• **Exercise brief**
Give back, exactly as it appears, the run of lines opening with the one containing "Recreate this object" and closing with the one containing "import * as THREE from 'three';". Nothing outside that run should appear.

• **Exercise inputs**
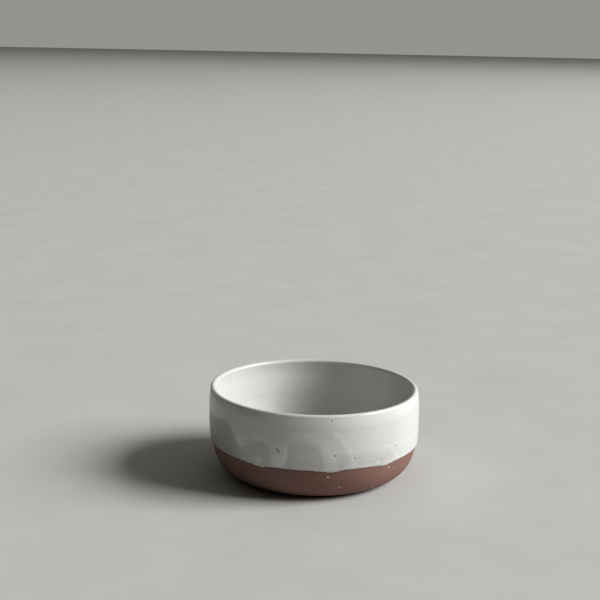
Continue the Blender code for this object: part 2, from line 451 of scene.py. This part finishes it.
def second_dip(heights, above):
    """1 where the second dip lies and 0 where it doesn't, with a soft edge. It is softest on the left, and
    soft at the top of the windows in front."""
    softness = 1 + 0.8 * smoothstep(0.029, 0.032, heights) * rising(-106, -100)
    softness = softness + 0.9 * rising(-95, -90.5) + 1.6 * rising(-135, -149)
    softness = softness + sum(more * hump_at(turn, width) for turn, width, more in SOFT_EDGES)
    return smoothstep(-0.0007, 0.0005, above / softness)


def faintness(heights):
    """How faint the windows in the second dip are."""
    up = smoothstep(0.021, 0.029, heights)
    return sum(hump_at(turn, width) * (low + more * up) for turn, width, low, more in FAINT_WINDOWS)


def greyer_and_shaded(dip, heights):
    """Greyer glaze: thin in the window on the left, painted shade on the left side, a little low in front."""
    window = (1 - dip) * rising(-122, -144) * rising(-180, -166)
    low_front = 0.36 * hump_at(-68, 18) * hump(heights, 0.0225, 0.0055, 4)
    # painted shade: a broad greyer patch on the shaded left side
    return np.maximum(window, 0.26 * hump_at(-140, 14, 2) + low_front)


def fatness(heights, above):
    """Where the glaze ran together: ridges and blotches, and a band over the edge of the windows behind."""
    total = np.zeros(heights.shape)
    for strength, width, line in RIDGES:
        total = np.maximum(total, strength * hump(distance_to(line, heights) * 1000, 0, width))
    blotches = np.zeros(heights.shape)
    for turn, height, radius, strength in BLOTCHES:
        across = turned_from(TURNS, turn) * BELLY_RADIUS * 1000
        away = np.hypot(across, heights * 1000 - height)
        blotches = np.maximum(blotches, strength * hump(away, 0, radius))
    behind = rising(-34, -11) * rising(178, 155)
    gathered = (0.22 + 0.16 * np.cos(5 * TURNS + 1)) * behind * hump(above, 0.0013, 0.0014)
    return total + blotches + gathered


def rolled_edge(s):
    """The glaze's thickness at a distance from its edge, less its full thickness: a roll with a bead."""
    roll = np.sqrt(1 - (1 - np.minimum(s, EDGE_ROLL) / EDGE_ROLL) ** 2)
    return GLAZE_THICKNESS * (roll - 1) + EDGE_BEAD * hump(s, 0.0009, 0.0006)


def lip_groove(s):
    """A groove under the lip on the left; its dark colour is partly thin glaze and partly painted shade."""
    return hump(s, TO_CREST - LIP_REACH, 0.0005) * (rising(-137, -166) + rising(115, 172))


def glaze_relief(s, radii, heights, dip, fat):
    """How far the glaze's face stands out from its section, s being the distance from its edge."""
    on_outside = s < TO_CREST
    # the rings are strongest on the right outside, and fade out at the lip and in the middle of the floor
    on_right = 0.35 + 0.65 * rising(-83, -52) * rising(92, 34)
    outer = OUTSIDE_RING_RELIEF * rings(heights, OUTSIDE_RINGS, seed=3) * on_right
    inner = INSIDE_RING_RELIEF * rings(s, INSIDE_RINGS, seed=9) * smoothstep(0.003, 0.010, radii)
    wobble = waves(heights, seed=5, count=14, around=7, up=0.03, size=GLAZE_WOBBLE)
    off_lip = smoothstep(0.0020, 0.0060, np.abs(s - TO_CREST))
    relief = off_lip * (wobble + np.where(on_outside, outer, inner))
    # the layers build up over the first 3 mm
    layers = (SECOND_DIP_STEP * (dip - 1) + FAT_RELIEF * fat) * np.minimum(s / 0.003, 1)
    # one broad ring under the rim in front
    shoulder = SHOULDER_RELIEF * hump(heights, 0.0430, 0.0024) * rising(-132, -109) * rising(-46, -69)
    return relief + (layers + shoulder) * on_outside - LIP_GROOVE * lip_groove(s)


# Meshes

def linked(name, data):
    """A new object in the scene."""
    made = bpy.data.objects.new(name, data)
    bpy.context.scene.collection.objects.link(made)
    return made


def turned_mesh(name, radii, heights, first_pole, last_pole, fields):
    """A closed mesh of rows by columns with a pole at each end. fields are named values of its points."""
    rows, columns = radii.shape
    xyz = np.stack([radii * np.cos(TURNS), radii * np.sin(TURNS), heights], -1).reshape(-1, 3)
    xyz = np.vstack([xyz, [0, 0, first_pole], [0, 0, last_pole]])
    index = np.arange(rows * columns).reshape(rows, columns)
    on = np.roll(index, -1, 1)
    quads = np.stack([index[:-1], on[:-1], on[1:], index[1:]], -1).reshape(-1, 4)
    start = np.stack([np.full(columns, rows * columns), on[0], index[0]], -1)
    end = np.stack([np.full(columns, rows * columns + 1), index[-1], on[-1]], -1)
    mesh = bpy.data.meshes.new(name)
    mesh.from_pydata(xyz.tolist(), [], quads.tolist() + start.tolist() + end.tolist())
    for key, values in fields.items():
        layer = mesh.attributes.new(key, "FLOAT", "POINT")
        flat = np.concatenate([values.reshape(-1), [values[0].mean(), values[-1].mean()]])
        layer.data.foreach_set("value", flat.astype(np.float32))
    mesh.shade_smooth()
    mesh.validate()
    mesh.update()
    return linked(name, mesh)


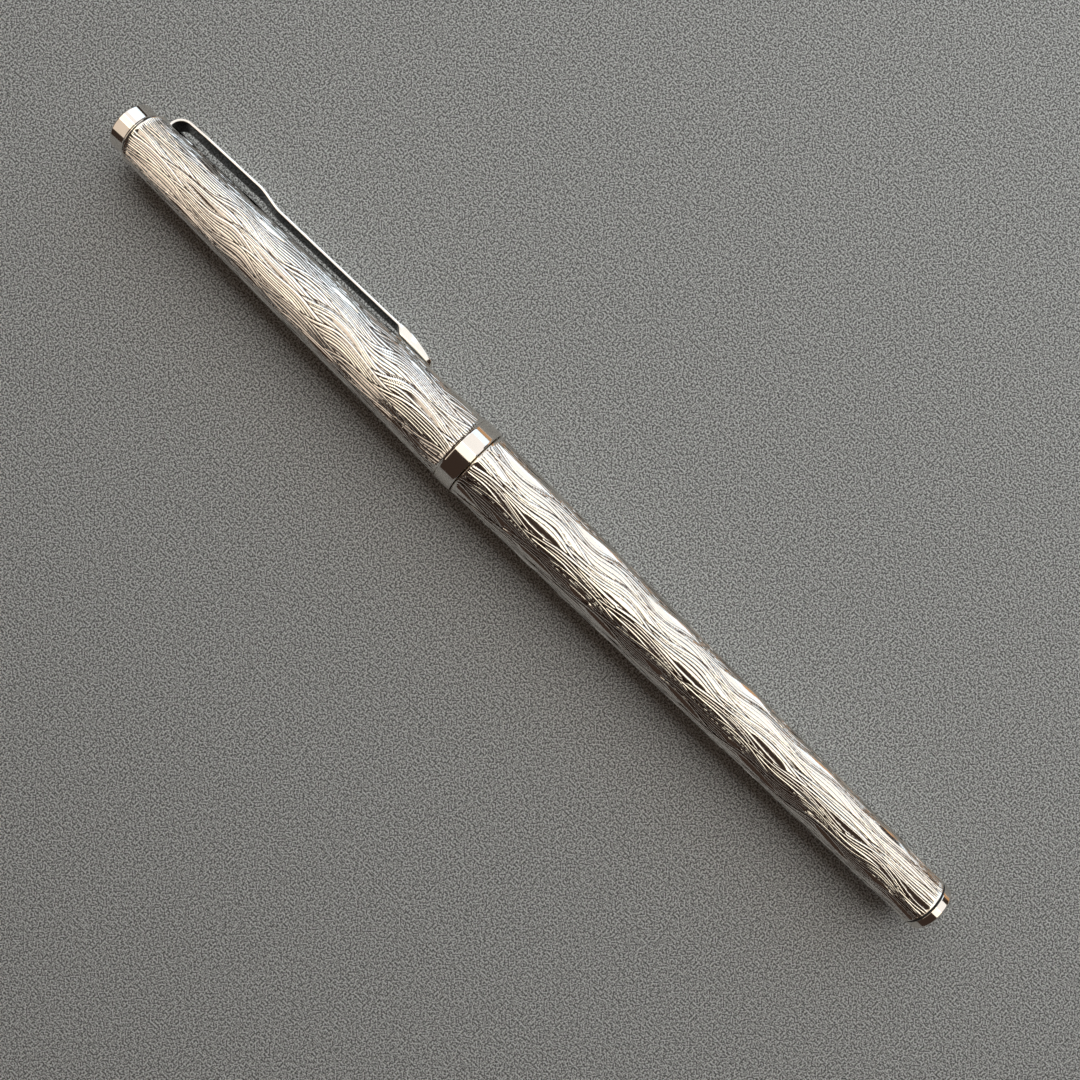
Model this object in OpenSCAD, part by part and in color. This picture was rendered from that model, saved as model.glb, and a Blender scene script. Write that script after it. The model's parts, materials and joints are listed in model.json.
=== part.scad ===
// Slim capped rollerball pen: engraved metal cap and barrel, grip section,
// sprung refill and a side clip. The pen lies on its side along X with the
// cap end towards +X and the clip towards -Y. The origin is on the surface it
// lies on, below the middle of its bounding box. Millimetres.
//
// Every piece is drawn on the pen's own axis: z is the distance from the cap
// end towards the tail and x points up. Whatever belongs to the clip is drawn
// towards -y, and to_clip() turns it to where the clip is.

/* [Whole pen] */
// Length of the closed pen
pen_len = 133; // [128:0.5:140]
// Distance from the cap end to the lip of the cap
cap_len = 57.4; // [55:0.1:60]
// Gap left between pieces that turn or slide past each other
gap = 0.15; // [0.1:0.01:0.2]

/* [End buttons] */
// Diameter of the button on the cap end
cap_button_d = 6.4; // [5.6:0.1:6.8]
// Length of the button on the cap end
cap_button_len = 2.3; // [1.5:0.1:3]
// Diameter of the button on the tail
tail_button_d = 6.5; // [5.6:0.1:6.6]
// Length of the button on the tail
tail_button_len = 1.2; // [1:0.1:2]
// Thickness of the black washer under each button
washer_t = 0.22; // [0.15:0.01:0.4]
// Chamfer on the outer edge of each button
button_chamfer = 0.25; // [0.1:0.05:0.5]

/* [Cap] */
// Diameter of the cap tube at its closed end
cap_end_d = 7.2; // [7:0.05:7.6]
// Diameter of the cap tube where it meets the band
cap_mouth_d = 9.18; // [9.1:0.02:9.22]
// How far the side of the cap tube swells beyond a straight cone
cap_swell = 0.07; // [0:0.01:0.15]
// Wall thickness of the cap tube
cap_wall = 0.35; // [0.3:0.01:0.4]
// Diameter of the polished band at the lip
band_d = 9.26; // [9.24:0.01:9.4]
// Width of the polished band
band_w = 2.6; // [2:0.1:3.4]

/* [Barrel] */
// Diameter of the barrel at its mouth
barrel_mouth_d = 9.2; // [9.1:0.02:9.22]
// Diameter of the barrel at its tail
barrel_tail_d = 6.7; // [6.6:0.05:7]
// How far the side of the barrel swells beyond a straight cone
barrel_swell = 0.1; // [0:0.01:0.2]
// Wall thickness of the barrel tube
barrel_wall = 0.4; // [0.35:0.01:0.45]

/* [Clip] */
// Distance from the cap end to the middle of the clip's root
clip_root_s = 3.5; // [3.45:0.05:3.8]
// Distance from the cap end to the free end of the clip
clip_tip_s = 45.5; // [42:0.1:48]
// Width of the clip at its root
clip_root_w = 3; // [2.8:0.1:3.6]
// Width of the clip where it meets its thick end
clip_neck_w = 2.2; // [1.8:0.1:2.8]
// Greatest width of the thick end
clip_end_w = 3.2; // [3:0.1:4]
// Thickness of the clip strip
clip_t = 0.4; // [0.3:0.02:0.45]
// How far the pen has rolled the clip down from level with its axis, degrees
clip_roll = 15; // [0:1:20]

/* [Front section] */
// Distance from the cap end to the writing tip
tip_s = 10.5; // [10.2:0.1:11]
// Length of the point that shows beyond the nose
point_out = 2.5; // [2:0.1:3]
// Length of the metal nose cone
nose_len = 7; // [6:0.1:7]
// Diameter of the grip where it meets the nose
grip_front_d = 5.9; // [5.8:0.05:6]
// Diameter of the grip at its back
grip_back_d = 7.64; // [7.5:0.02:7.7]
// Diameter of the thread between section and barrel
thread_d = 7.16; // [7.1:0.02:7.2]
// Length of that thread
thread_len = 4.5; // [4:0.1:5]
// Diameter of the plain pilot in front of the thread
pilot_d = 7.44; // [7.4:0.02:7.48]
// Length of the pilot
pilot_len = 3.5; // [3:0.1:4]

/* [Refill] */
// Overall length of the refill
refill_len = 98; // [97:0.1:99]
// Diameter of the refill's tube
refill_d = 5.9; // [5.8:0.05:6]
// Distance from the writing tip to the refill's shoulder
refill_shoulder = 18.5; // [17:0.1:19]
// Diameter of the writing ball
ball_d = 0.7; // [0.5:0.05:1]
// Length of the spring behind the refill
spring_len = 9.4; // [8:0.1:9.6]
// Diameter of the spring wire
spring_wire_d = 0.44; // [0.3:0.02:0.5]
// Number of active turns in the spring
spring_turns = 7; // [5:1:9]

/* [Hidden] */
$fn = 64;

// Colours
engraved_silver = "#c9bdb2";
polished_silver = "#ddd3c8";
black_rubber = "#161616";
black_plastic = "#1d1e20";
white_plastic = "#d9dadc";
brass = "#b8985a";
steel = "#a9abae";
fibre = "#e6e2da";

// Steps used to follow a curved side with short cones
SIDE_STEPS = 16;
// Overlap that keeps a cut clear of the face it goes through
eps = 0.1;
// Clearance of an assembled fit inside one moving body
snug = 0.02;
// Radial clearance of the fits that slide or turn
running = 0.06;

// Where the tubes start and stop
cap_start = cap_button_len + washer_t;
band_start = cap_len - band_w;
barrel_start = cap_len + gap;
barrel_end = pen_len - tail_button_len - washer_t;

// Where the pen's axis lies: the band rests on the surface, and the widest
// reach of the clip is balanced about the origin
clip_reach = 5.9;
axis_z = band_d / 2;
axis_y = (clip_reach - band_d / 2) / 2;

// Wall that closes the end of each tube, and the stud through it
end_wall = 0.6;
cap_stud_r = 1.5;
tail_stud_r = 1.3;

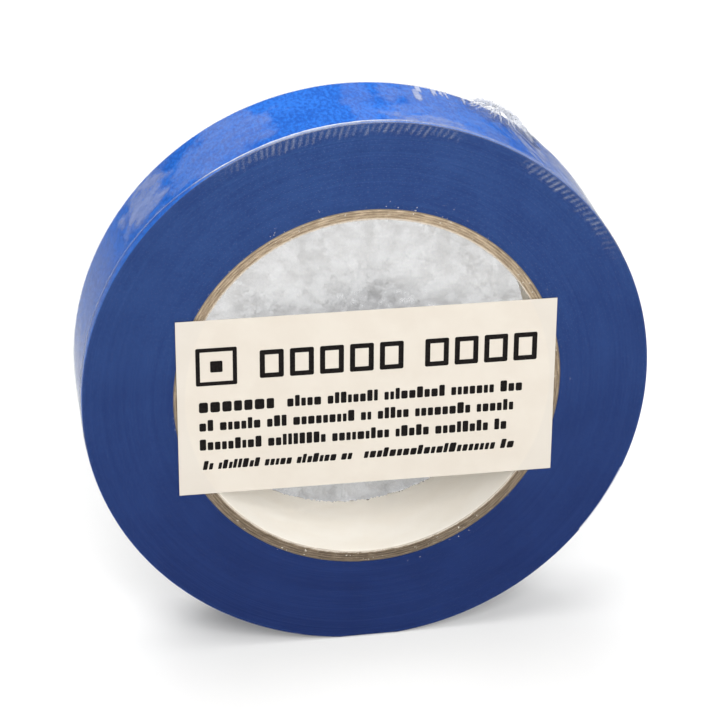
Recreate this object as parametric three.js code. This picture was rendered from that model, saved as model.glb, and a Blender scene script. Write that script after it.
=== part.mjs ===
// A roll of blue masking tape on a paperboard core, shrink-wrapped in clear film, with a paper label.
// Millimetres, +Z up. The roll stands on its rim: its axis runs along Y and the labelled face looks along -Y.
// The origin is on the surface that the roll stands on, midway between the label and the back film.

import * as THREE from 'three';

// Driving dimensions.
const WRAP_DIAMETER = 119.6;
const BORE_DIAMETER = 77;
const WRAP_WIDTH = 23.8; // from the outside of the front film to the outside of the back film
const FILM_THICKNESS = 0.15;
const FILM_CLEARANCE = 0.05; // between the film and the tape all round
const TAPE_THICKNESS = 0.13;
const LINER_THICKNESS = 0.35;
const PLY_THICKNESS = 0.5;
const PLY_COUNT = 4;
const LAYER_GAP = 0.01; // between layers that are wound or glued on each other
const CORE_RECESS = 0.1; // how far each end of the core lies below the tape's edges
const FRONT_FOLD_DEPTH = 3; // how far the front film folds over the rim, to the heat seal
const SEAL_WIDTH = 0.6;
const SEAL_GAP = 0.05; // from the seal to the film on each side of it
const LABEL_LENGTH = 79.6;
const LABEL_HEIGHT = 40;
const LABEL_THICKNESS = 0.12;
const LABEL_GAP = 0.02; // the film of glue behind the label
const LABEL_DROP = 1.7; // how far the label's middle lies below the roll's axis
const GATHER_HEIGHT = 0.55;
const GATHER_LENGTH = 13; // along the roll's axis, from the back rim
const GATHER_BACK_MARGIN = 1; // from the gather to the back face

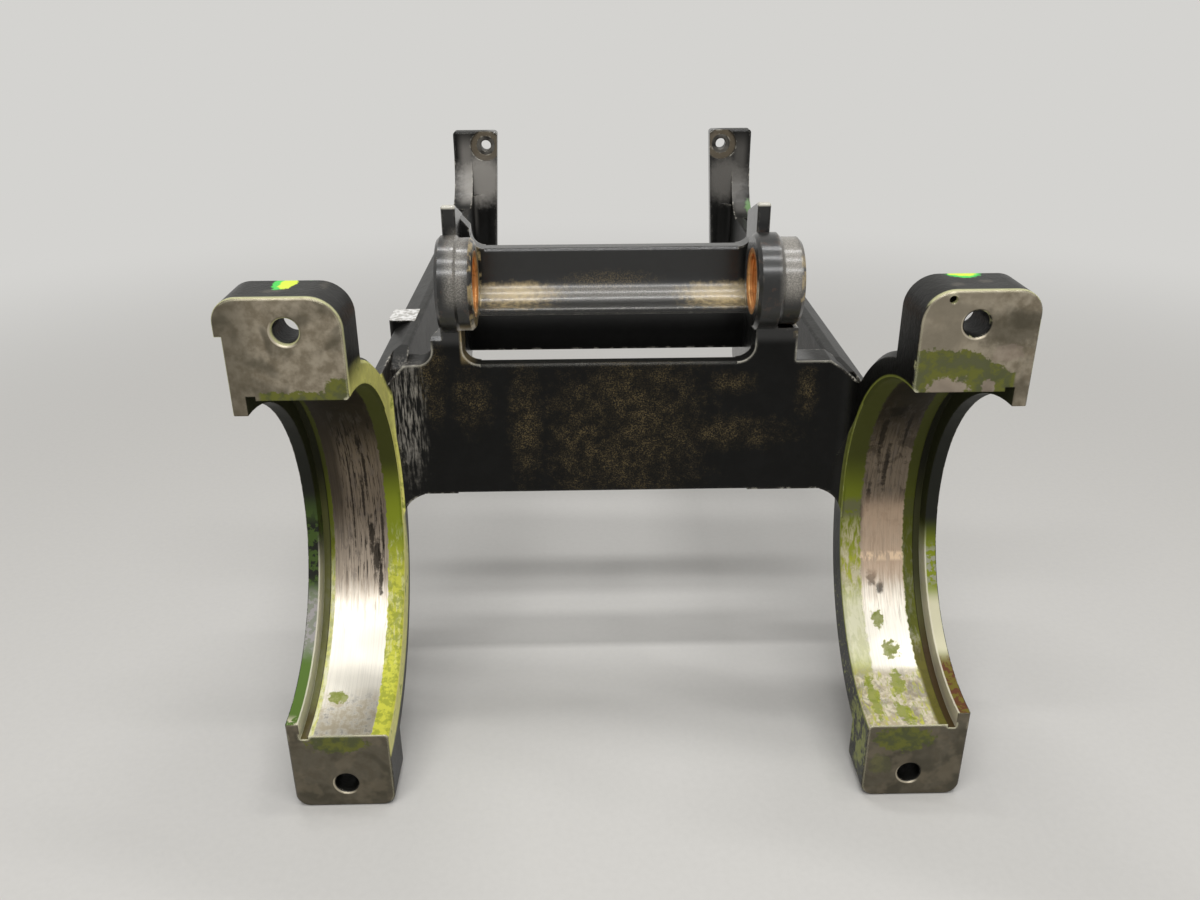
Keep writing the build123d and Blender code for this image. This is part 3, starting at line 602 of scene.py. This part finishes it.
def makeLamps():
    for name, plan in lamps.items():
        data = bpy.data.lights.new(name, "AREA")
        data.shape = "RECTANGLE"
        data.size, data.size_y = plan["size"]
        data.energy = plan["glow"] * math.pi * data.size * data.size_y
        up = math.radians(plan["up"])
        ray = Vector((plan["aside"], -math.cos(up), math.sin(up))) * plan["away"]
        lamp = bpy.data.objects.new(name, data)
        lamp.location = studio["aim"] + ray
        lamp.rotation_euler = (-ray).to_track_quat("-Z", "Y").to_euler()
        bpy.context.collection.objects.link(lamp)


def makeWorld():
    world = bpy.data.worlds.new("studio")
    world.use_nodes = True
    bpy.context.scene.world = world
    tree = Tree(world.node_tree)
    back = world.node_tree.nodes["Background"]
    back.inputs[0].default_value = floorPlan["backdrop"]
    strength = studio["fill"] + tree.seen() * (1 - studio["fill"])
    world.node_tree.links.new(strength.socket, back.inputs[1])


makeLamps()
makeWorld()
print("set the lamps")


# The camera, fitted to the photograph: millimetres and degrees
shot = {"at": (-12.5, -232.1, 143.0), "down": 24.616, "right": 1.116, "roll": -0.317,
        "focalPx": 1032.3, "imagePx": 1200, "sensorMm": 36.0}


def makeCamera():
    down, turn, roll = (math.radians(shot[k]) for k in ("down", "right", "roll"))
    ahead = Vector((math.sin(turn) * math.cos(down), math.cos(turn) * math.cos(down), -math.sin(down)))
    across = Vector((math.cos(turn), -math.sin(turn), 0.0))
    up = across.cross(ahead)
    rolledAcross = across * math.cos(roll) + up * math.sin(roll)
    rolledUp = up * math.cos(roll) - across * math.sin(roll)
    axes = Matrix((rolledAcross, rolledUp, -ahead)).transposed().to_4x4()
    data = bpy.data.cameras.new("photoCamera")
    data.sensor_fit = "HORIZONTAL"
    data.sensor_width = shot["sensorMm"]
    data.lens = shot["focalPx"] / shot["imagePx"] * shot["sensorMm"]
    data.clip_start = 0.01
    camera = bpy.data.objects.new("photoCamera", data)
    camera.matrix_world = Matrix.Translation(Vector(shot["at"]) / perMetre) @ axes
    bpy.context.collection.objects.link(camera)
    bpy.context.scene.camera = camera


makeCamera()
bpy.context.scene.view_settings.view_transform = "Standard"
print("placed the camera")
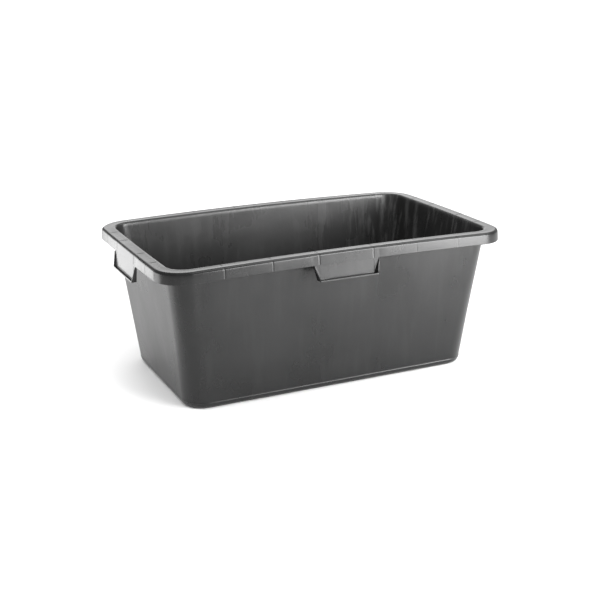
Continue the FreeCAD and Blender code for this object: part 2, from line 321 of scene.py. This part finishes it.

• **Answer below**
Recreate this object as parametric three.js code. This picture was rendered from that model, saved as model.glb, and a Blender scene script. Write that script after it.
=== part.mjs ===
// A roll of blue masking tape on a paperboard core, shrink-wrapped in clear film, with a paper label.
// Millimetres, +Z up. The roll stands on its rim: its axis runs along Y and the labelled face looks along -Y.
// The origin is on the surface that the roll stands on, midway between the label and the back film.

import * as THREE from 'three';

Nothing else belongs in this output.